Steve Wynn once shot off his index finger while playing with a pistol.
You’d think he would have learned his lesson.
Last September, Wynn fooled with the wrong end of another gun when he forced his dealers to share their tokes with floor supervisors.
Bang. That’ll show those dealers.
But in no time, it was Wynn who was doing the bleeding. Not at his lusty bottom line, but in the image department.
Like workers in some gaudy gulag, Wynn Las Vegas dealers were warned not to speak with the press after the change. When they did, some media scolds chided them for being ungrateful.
I’ve rarely seen such journalistic fretting about what working people earn. Breathless stories of dealers making up to $100,000 a year — most of that in tokes, mind you, for their hourly wage is a pittance — made them appear greedy and ungrateful.
I’ll let others measure the depth of the dealers’ gratitude. In a business that celebrates greed, one that finds casino operators scoring insane salaries and scooping up gargantuan net profits, how anyone can criticize the dealers for battling to hang onto their tips is beyond me.
Last, the card pitchers were warned against attempting to organize.
Over the weekend, they voted by an overwhelming majority to do just that, electing to invite the New York-based Transport Workers Union of America to negotiate with management on their behalf. It was a decision that took real courage in the face of Wynn’s intimidating influence.
From the start, state bureaucrats and Wynn’s lawyers warned the dealers they had no legal standing. They were told to save their money and forget about litigation.
They didn’t listen.
They received only a partial hearing at the peoples’ Legislature after an Orwellian afternoon in which they weren’t allowed to mention the name of their billionaire boss. And yet they still refused to quit.
When they talked about organizing, they were reminded how quickly they could be replaced. Some, in fact, were replaced.

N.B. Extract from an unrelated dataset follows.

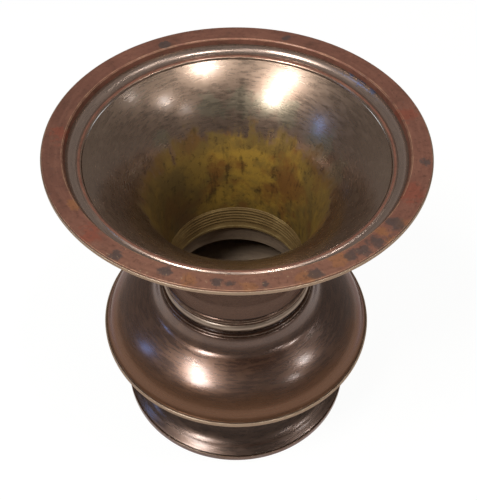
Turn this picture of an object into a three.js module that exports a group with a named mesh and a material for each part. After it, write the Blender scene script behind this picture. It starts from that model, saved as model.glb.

But as the months passed and Wynn’s profits from his Strip and Macau casinos were reported along with his own $6 million annual salary, the story began to refocus. Legalities and ethics aside, Wynn had robbed Peter the dealer to pay Paul the floor boss, and he looked bad doing it.
And looking bad is something Steve Wynn hates to do.
After 40 years in the casino racket, Wynn has made a vast fortune by being a good boss and by reminding people about all the class he brings to the Strip. But in one move the multibillionaire made himself look cheap. He "redistributed" the dealers’ tips without their consent, then tried to portray the dumb decision as an innovative business move. It was such a bright idea that not one major casino corporation endorsed it.
When the blue smoke and bullying failed, Wynn tried the direct approach. Addressing his dealers on the eve of the election, his tough-guy talk was replaced by the measured speech of a contrite father figure, who apologized for his mistake and expressed gratitude for all the dealers have meant to his success. He implored them to vote against the union and said, "I gotta be your guy in order for us to really get great."
It was taped and disseminated on the Internet.
Trouble is, the dealers’ guy screwed them out of a piece of their tips. Wynn should have rescinded his stupid policy before the unionization effort began. It probably would have derailed it.
Instead, he escalated a fight that can only hurt morale at his casino. Not many good-news stories are generated from union contract negotiations.
Wynn is a brilliant guy in many ways, but is there no one in his life who tells him when he’s full of baloney and headed in the wrong direction?
Over the years, Wynn has had a great relationship with his workers. Word of a new Wynn property opening sends a buzz of excitement through the casino worker subculture. People were genuinely thrilled to be part of his operations because they knew they’d be flying first class and making arguably the best tokes in the business.
Steve Wynn has blown his credibility with his people.
Now he’ll have to hustle to stanch the bleeding from his self-inflicted wound.